Oracle promises IaaS growth as cloud business rises

But Oracle has to deal with reality: Amazon’s latest earnings report showed AWS’s quarterly revenue was more than $3.5 billion, up 47% year over year. It’s not a perfect comparison, given the strength of Oracle’s cloud SaaS business and Amazon’s lack of competing products in the ERP, HCM and CRM sector.

But it does highlight one of the major issues with Oracle’s offering: the company’s marquee IaaS offering is late to the game. Even its first-generation Oracle Compute Cloud has only been on the market since 2015. Compare that to AWS’ Elastic Compute Cloud (EC2), which launched in 2006.

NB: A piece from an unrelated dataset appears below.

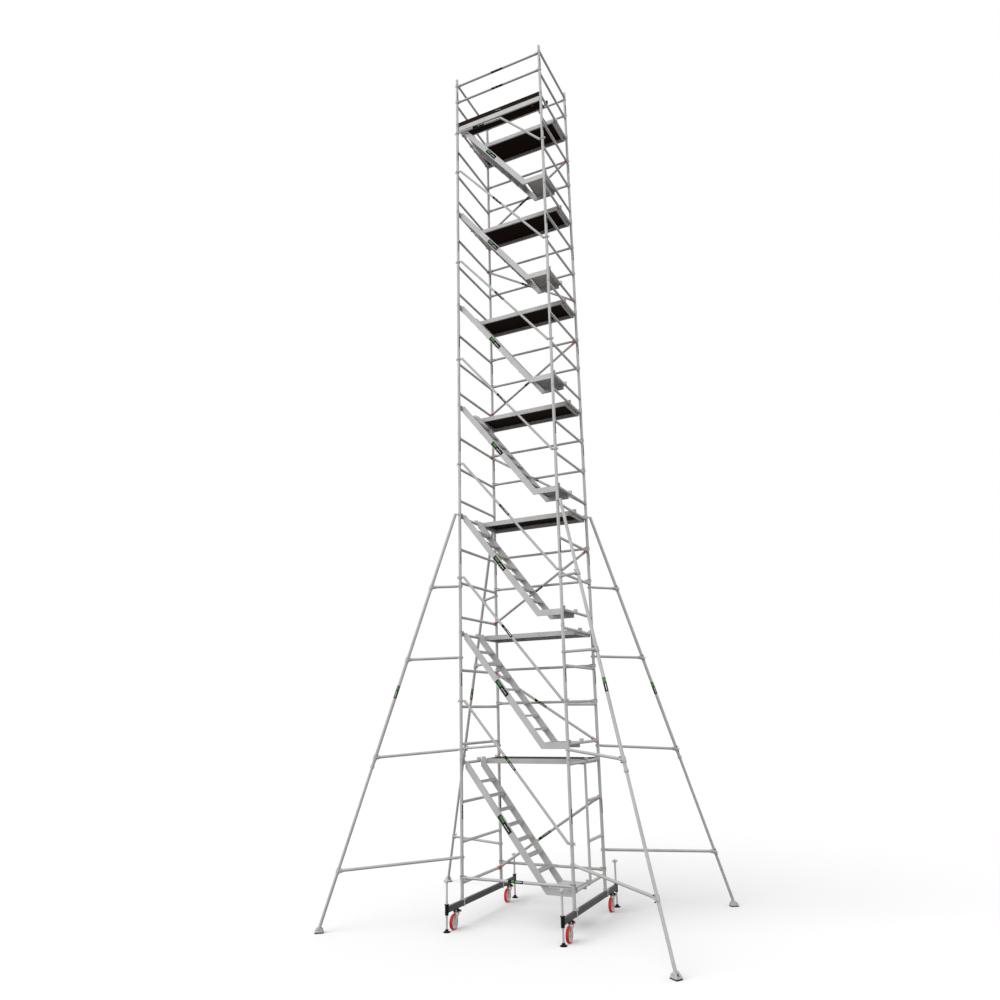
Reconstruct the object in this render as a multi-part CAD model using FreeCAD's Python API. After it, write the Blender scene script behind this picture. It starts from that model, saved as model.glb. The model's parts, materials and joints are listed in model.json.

One of the key issues with the Bare Metal Cloud offering is geographic reach. Right now, it’s only available from a single region, the U.S. southwest. Oracle has promised additional (and increasingly rapid) expansion of its physical footprint.

Meanwhile, AWS has 16 cloud regions, Azure has 34, and Google has 6. All of those providers have plans to launch several more over the course of this year. (It’s not a perfect comparison, since Oracle’s first-generation IaaS offering is available in other regions and competitors like Azure don’t strictly follow Oracle’s model of three availability domains per region.)

Broad geographic availability is important for reducing application latency for customers outside Oracle's home market the US, in addition to satisfying data residency compliance requirements for customers in other countries.

Oracle CTO Larry Ellison said that he expects increased cloud growth over the next five years as the company’s database customers continue to move away from on-premises technology deployments.